Хотя Александр разделял основные филантропические идеи некоторых немецких обществ, они не оказывали на него особого влияния, на самом деле он даже не полностью знал их цели. Декабристы были исполнены чувства глубокого патриотизма, которое возросло в результате вторжения 1812 года, они интересовались новыми идеями национализма и историей романтического движения начала XIX века. Эти люди гораздо лучше Александра понимали исторические традиции и гордились ими. Хотя декабристы не менее, чем сам царь, разрабатывая новые конституционные модели для России, следили за Западной Европой, их проекты отражали этот новый интерес к русской истории и гордость за нее. В конституции, предложенной Северным обществом, составленной Никитой Муравьевым, представительное собрание называлось народным вече, которое существовало в Новгороде и Пскове с X века. Конституция, предложенная Южным обществом, составленная Павлом Пестелем, называлась Русской Правдой — название первого русского свода законов в XII веке. Александр никогда не проявлял особого интереса к прошлому России, ее традициям, помимо этого его западная ориентация была объектом критики. Поэт К. Ф. Рылеев, член Северного общества, охарактеризовал Александра следующими словами: «Царь наш — немец русский, носит мундир прусский» [255].

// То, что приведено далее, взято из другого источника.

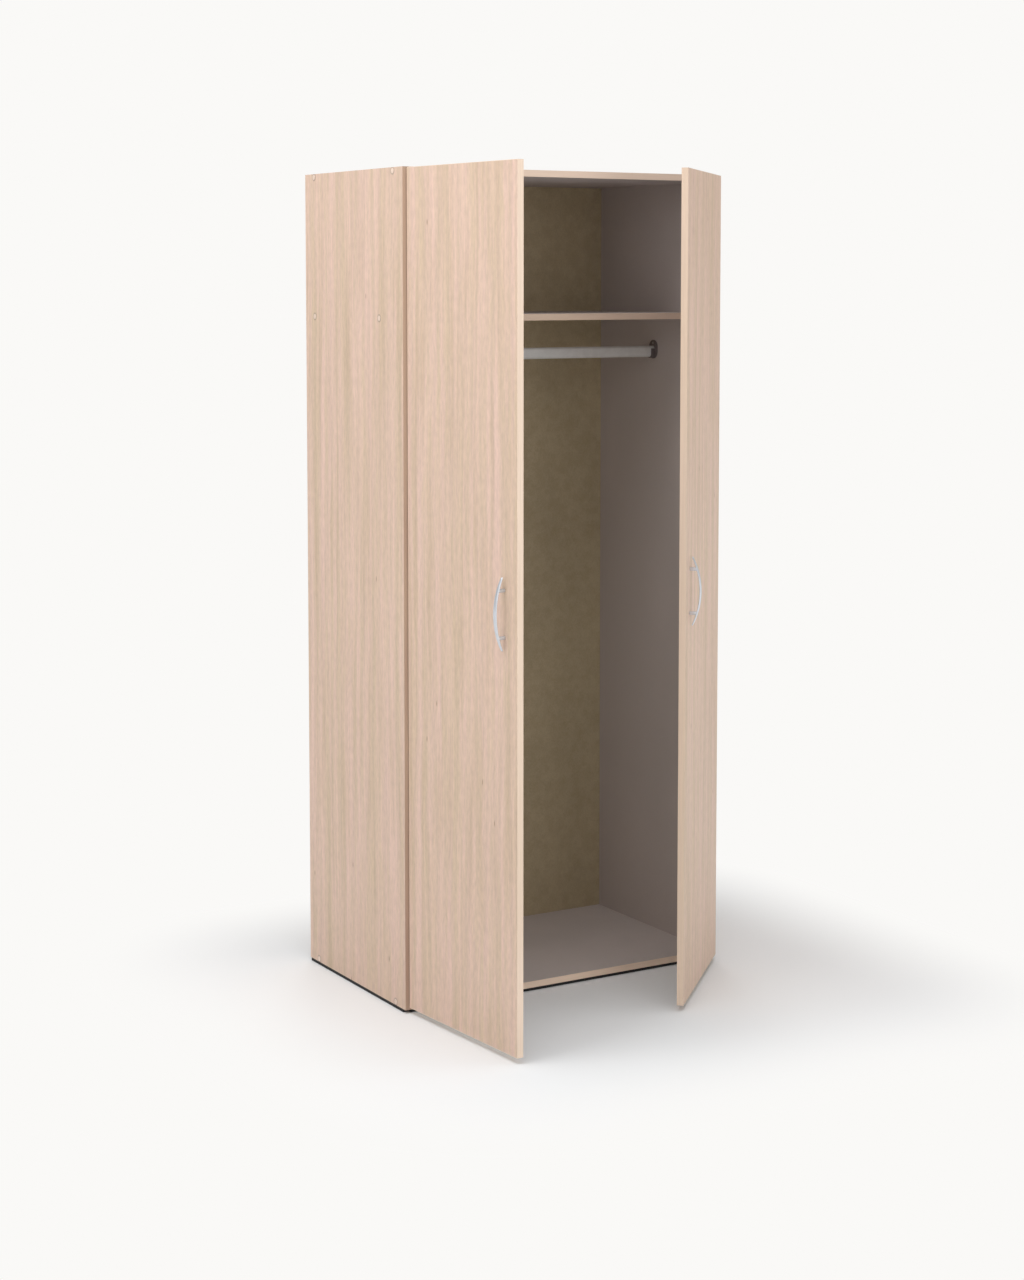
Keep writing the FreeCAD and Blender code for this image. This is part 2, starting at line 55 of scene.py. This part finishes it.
LEFT_OUT = turned_about_z(-Y, -LEFT_OPEN)
RIGHT_OUT = turned_about_z(-Y, RIGHT_OPEN)
LEFT_ACROSS = turned_about_z(X, -LEFT_OPEN)
RIGHT_ACROSS = turned_about_z(X, RIGHT_OPEN)


# ---------------------------------------------------------------- materials

class Surface:
    """A procedural material: a Principled shader and the nodes that feed it."""

    def __init__(self, name, **constants):
        self.data = bpy.data.materials.new(name)
        self.data.use_nodes = True
        self.tree = self.data.node_tree
        self.shader = self.tree.nodes["Principled BSDF"]
        self.coords = self.add("ShaderNodeTexCoord").outputs["Object"]
        for socket, value in constants.items():
            self.shader.inputs[socket.replace("_", " ")].default_value = value

    def add(self, kind, **settings):
        node = self.tree.nodes.new(kind)
        for key, value in settings.items():
            setattr(node, key, value)
        return node

    def feed(self, socket, value):
        if isinstance(value, bpy.types.NodeSocket):
            self.tree.links.new(value, socket)
        else:
            socket.default_value = value

    def math(self, operation, a, b=0.0, c=0.0):
        node = self.add("ShaderNodeMath", operation=operation)
        for socket, value in zip(node.inputs, (a, b, c)):
            self.feed(socket, value)
        return node.outputs[0]

    def along(self, direction):
        node = self.add("ShaderNodeVectorMath", operation="DOT_PRODUCT")
        self.feed(node.inputs[0], self.coords)
        node.inputs[1].default_value = direction
        return node.outputs["Value"]

    def point(self, u, v, w=0.0):
        node = self.add("ShaderNodeCombineXYZ")
        for socket, value in zip(node.inputs, (u, v, w)):
            self.feed(socket, value)
        return node.outputs[0]

    def scaled(self, vector, scale, shift=(0.0, 0.0, 0.0)):
        node = self.add("ShaderNodeMapping")
        self.feed(node.inputs["Vector"], vector)
        node.inputs["Scale"].default_value = scale
        node.inputs["Location"].default_value = shift
        return node.outputs[0]

    def noise(self, vector, detail=3.0, roughness=0.5):
        node = self.add("ShaderNodeTexNoise")
        self.feed(node.inputs["Vector"], vector)
        node.inputs["Scale"].default_value = 1.0
        node.inputs["Detail"].default_value = detail
        node.inputs["Roughness"].default_value = roughness
        return node.outputs[0]

    def even_noise(self, scale, detail=3.0, roughness=0.5):
        """Noise of one size in every direction of the object."""
        return self.noise(self.scaled(self.coords, (scale, scale, scale)), detail, roughness)

    def spread(self, value, low, high, to_low=0.0, to_high=1.0):
        node = self.add("ShaderNodeMapRange", clamp=True, interpolation_type="SMOOTHSTEP")
        self.feed(node.inputs["Value"], value)
        for socket, number in zip(list(node.inputs)[1:5], (low, high, to_low, to_high)):
            socket.default_value = number
        return node.outputs[0]

    def vary(self, noise, to_low, to_high):
        """The middle of a noise's range, spread between two values."""
        return self.spread(noise, 0.3, 0.7, to_low, to_high)

    def product(self, first, *others):
        for other in others:
            first = self.math("MULTIPLY", first, other)
        return first

    def blend(self, factor, a, b):
        node = self.add("ShaderNodeMix", data_type="RGBA")
        for socket, value in ((node.inputs[0], factor), (node.inputs[6], a), (node.inputs[7], b)):
            self.feed(socket, value)
        return node.outputs[2]

    def shade(self, colour, value):
        """The colour multiplied by a value near 1."""
        node = self.add("ShaderNodeVectorMath", operation="SCALE")
        plain = not isinstance(colour, bpy.types.NodeSocket)
        self.feed(node.inputs[0], colour[:3] if plain else colour)
        self.feed(node.inputs["Scale"], value)
        return node.outputs[0]

    def colour(self, value):
        self.feed(self.shader.inputs["Base Color"], value)

    def bump(self, height, strength, distance):
        node = self.add("ShaderNodeBump")
        node.inputs["Strength"].default_value = strength
        node.inputs["Distance"].default_value = distance
        self.feed(node.inputs["Height"], height)
        self.feed(self.shader.inputs["Normal"], node.outputs[0])


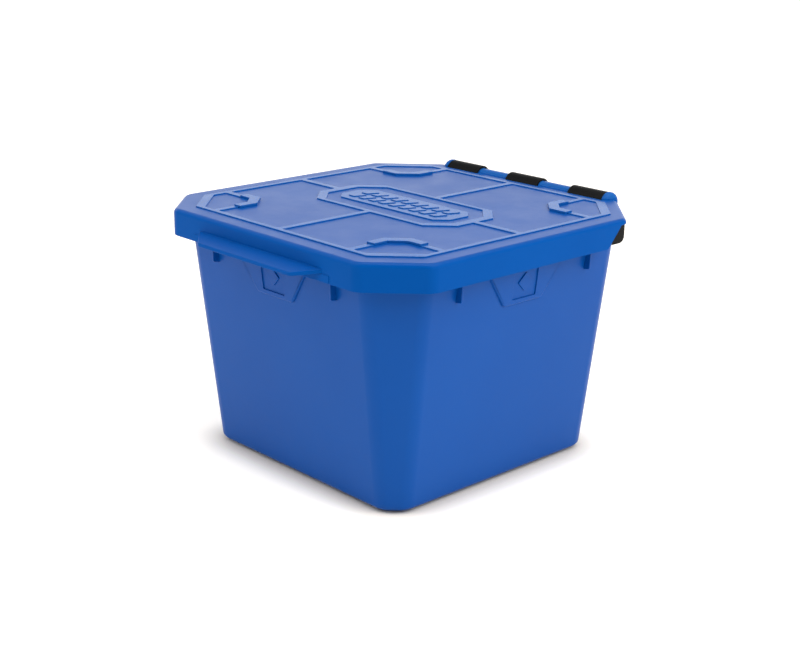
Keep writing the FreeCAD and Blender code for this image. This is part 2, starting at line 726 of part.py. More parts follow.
def hook_sketch(body, number):
    """A C-shaped section: two arcs about the hinge axis joined by straight ends."""
    sketch = body.newObject("Sketcher::SketchObject", f"hook_{number + 1}")
    attach(sketch, body, "YZ_Plane", f"{number} * dims.hook_pitch")
    centre = FreeCAD.Vector(value("dims.axis_back"), value("dims.axis_height"), 0)
    start, end = math.radians(value("dims.hook_from")), math.radians(value("dims.hook_to"))
    radii = ("dims.hook_radius", "dims.hook_bore")
    for radius in radii:
        circle = Part.Circle(centre, FreeCAD.Vector(0, 0, 1), value(radius))
        sketch.addGeometry(Part.ArcOfCircle(circle, start, end), False)
    points = {}
    for radius in radii:
        for name, angle in (("start", start), ("end", end)):
            points[radius, name] = centre + value(radius) * FreeCAD.Vector(
                math.cos(angle), math.sin(angle), 0)
    for name in ("start", "end"):
        line = Part.LineSegment(points[radii[0], name], points[radii[1], name])
        sketch.addGeometry(line, False)
    for line, end_number in ((2, 1), (3, 2)):
        sketch.addConstraint(Sketcher.Constraint("Coincident", line, 1, 0, end_number))
        sketch.addConstraint(Sketcher.Constraint("Coincident", line, 2, 1, end_number))
    bind_point(sketch, 0, 3, ("dims.axis_back", "dims.axis_height"), "centre")
    sketch.addConstraint(Sketcher.Constraint("Coincident", 1, 3, 0, 3))
    for geometry, radius in enumerate(radii):
        index = sketch.addConstraint(Sketcher.Constraint("Radius", geometry, value(radius)))
        sketch.renameConstraint(index, f"radius{geometry}")
        sketch.setExpression(f"Constraints.radius{geometry}", radius)
    for end_number, limit in ((1, "dims.hook_from"), (2, "dims.hook_to")):
        tag = f"end{end_number}"
        point = (f"dims.axis_back + dims.hook_radius * cos({limit} * 1deg)",
                 f"dims.axis_height + dims.hook_radius * sin({limit} * 1deg)")
        index = sketch.addConstraint(Sketcher.Constraint(
            "DistanceX", -1, 1, 0, end_number, value(point[0])))
        sketch.renameConstraint(index, tag)
        sketch.setExpression(f"Constraints.{tag}", point[0])
    for line in (2, 3):
        sketch.addConstraint(Sketcher.Constraint("PointOnObject", 0, 3, line))
    return sketch


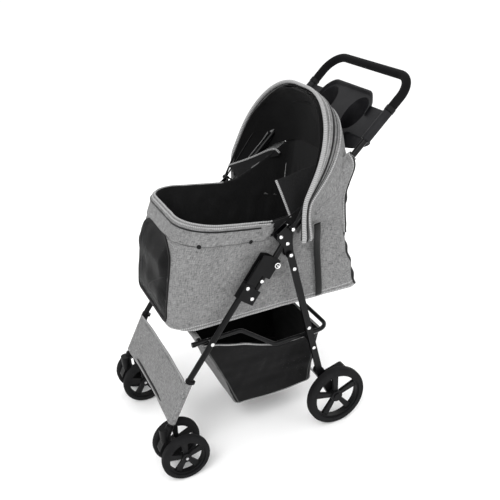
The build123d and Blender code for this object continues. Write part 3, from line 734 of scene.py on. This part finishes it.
def hoodGrid(rows, shrink=0.0):
    control = np.array(hood["arches"], float)
    control[:, 1] -= shrink * 1000
    control[:, 3] -= shrink * 1000
    at = np.linspace(0, len(control) - 1, rows)
    spec = np.stack([np.interp(at, np.arange(len(control)), control[:, k]) for k in range(4)], axis=1)
    return np.stack([wholeArch(archCurve(*row)) for row in spec]), spec[:, 0]


hoodPoints, hoodAngles = hoodGrid(66)
hoodOut = np.stack([archNormal(c) for c in hoodPoints])
arcShare = np.linspace(0, 1, hoodPoints.shape[1])[None, :]
reach = np.sin(math.pi * arcShare) ** 0.6
seams = sum(np.exp(-(((hoodAngles[:, None] - a) / 0.7) ** 2)) for a in hood["seams"])
ridge = 0.0012 - 0.0032 * seams * reach
sagShare = np.clip((hood["sagFrom"] - hoodAngles[:, None]) / hood["sagOver"], 0, 1)
sag = -0.006 * np.sin(sagShare * math.pi) * reach
crease = 0.0022 * folds(arcShare * 0.9, hoodAngles[:, None] / 57.3 * 0.25, 41, 0.16, (0.8, 2.0)) * reach
hoodSkin = hoodPoints + (ridge + sag + crease)[..., None] * hoodOut
hoodSheet = sheetSurface("hoodSheet", hoodSkin, linen, 0.0016, flip=True)
hoodInner, _ = hoodGrid(50, shrink=0.0105)
innerShare = np.linspace(0, 1, hoodInner.shape[1])[None, :]
hang = 0.004 * folds(innerShare * 0.9, np.linspace(0, 0.3, 50)[:, None], 43, 0.12)
hang = hang * np.sin(math.pi * innerShare)
innerNormals = np.stack([archNormal(c) for c in hoodInner])
hoodLining = sheetSurface("hoodLining", hoodInner + (np.minimum(hang, 0.0) - 0.001)[..., None] * innerNormals,
                          knit, 0.001, flip=True)
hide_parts("canopy_hood")


def hoodPiece(piece):
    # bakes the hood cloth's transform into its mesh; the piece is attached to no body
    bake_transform(piece)


hoodPiece(hoodSheet)
hoodPiece(hoodLining)
for name, angle, reachMm, corner, halfMm, width, height, material, slot in (
    ("hoodHem", 61.8, 334, 198, 228.5, 0.0115, 0.0085, pipingTape, "linen_grey"),
    ("hoodHemRear", 58.8, 333, 197, 229, 0.0034, 0.0034, pipingTape, "linen_grey"),
    ("hoodZipFront", 55.5, 329, 193, 229.2, 0.0062, 0.0036, zipCoil, "mesh_black"),
    ("hoodStitch", 52.5, 323.5, 189, 228.6, 0.0016, 0.0014, zipCoil, "mesh_black"),
    ("hoodPiping", 49.5, 317, 184, 229, 0.0046, 0.0046, pipingTape, "linen_grey"),
):
    curve = wholeArch(resample(archCurve(angle, reachMm, corner, halfMm, 60), 70))
    hoodPiece(carried(name, curve, oval(width, height), archNormal(curve), material))
print("hood")

# side wings: the hood's cloth round the outside of the handle tube
wing = {
    "front": [(56, 600), (66, 668), (90, 695), (122, 724), (152, 752), (178, 787)],
    "rear": [(203, 560), (199, 600), (198, 667), (204, 730), (208, 765), (198, 800)],
    "tubeX": 195.0, "tubeGap": 10.6, "hiddenX": 0.158, "hiddenShare": 0.22,
}


def handleLine(y):
    # height of the middle of the handle tube above y, from the tray's two ends in the CAD
    return 0.6231 + (y - 0.0254) * 0.8833


rows, cols = 60, 44
frontEdge, rearEdge = resample(millimetres(*wing["front"]), rows), resample(millimetres(*wing["rear"]), rows)
a = np.linspace(0, 1, cols)[None, :, None]
flatWing = frontEdge[:, None] * (1 - a) + rearEdge[:, None] * a
wy, wz = flatWing[..., 0], flatWing[..., 1]
above = (wz - handleLine(wy)) * math.cos(math.atan(0.8833))
tubeGap = wing["tubeGap"] / 1000
wrapX = wing["tubeX"] / 1000 + np.sqrt(np.maximum(tubeGap ** 2 - np.clip(above, 0, tubeGap * 0.98) ** 2, 0))
baseX = 0.1705 + 0.008 * smooth((wz - 0.60) / 0.1)
lean = smooth(1 - (-above - 0.006) / 0.085)
wx = np.where(above > 0, wrapX, baseX + (wrapX - baseX) * lean)
sunk = 1 - smooth(np.linspace(0, 1, rows)[:, None] / wing["hiddenShare"])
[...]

Национальная гордость страдала при сравнении России с иностранными государствами, особенно после того, как Россия спасла Европу от тирании Наполеона. Предисловием к конституционному проекту Северного общества служили такие слова: «Все европейские нации добиваются конституции и свободы. Русская нация, большая, чем любая из них, заслуживает таковую не менее, чем они»[256]. Декабрист князь Сергей Григорьевич Волконский писал: «В общем, все события, происходившие в Европе с 1813 по 1914 год, возбудили чувства всей молодежи, убедившейся в том, что Россия полностью отстала в социальной политической жизни». Декабрист Михаил Александрович Фонвизин считал, что влияние заграницы на многих молодых русских являлось причиной их недовольства:
Во время кампании в Германии и Франции наши молодые люди познакомились с европейской цивилизацией, что произвело огромное впечатление на них, поэтому они могли сравнивать все увиденное за границей с тем, что постоянно проявлялось дома. Рабство огромного большинства русских, не имеющих никаких прав, жестокое обращение власть имущих, их скверные манеры и оскорбления, всеобщий произвол — все это возбуждало недовольство, оскорбляло патриотические чувства образованных русских. Многие из них поняли это во время кампании, общаясь с германскими офицерами и с членами Прусского тайного общества… В откровенных разговорах с ними наши молодые люди незаметно для себя научились свободно мыслить и захотели конституционных установлений, стыдясь за Россию, в которой царил унизительный деспотизм[257].
Один из братьев Бестужевых, Александр, так писал о патриотизме и крушении надежд многих людей:
Наполеон вторгся в Россию, и тогда впервые русский народ почувствовал свое могущество; в то время во всех сердцах пробудилось чувство независимости, сначала политической, затем национальной. Это было началом свободомыслия в России… Военные, от генералов до простых солдат, возвратившись домой, говорили только о том, как хорошо в иностранных землях. В этом сравнении родился естественный вопрос: почему там не так, как здесь?[258]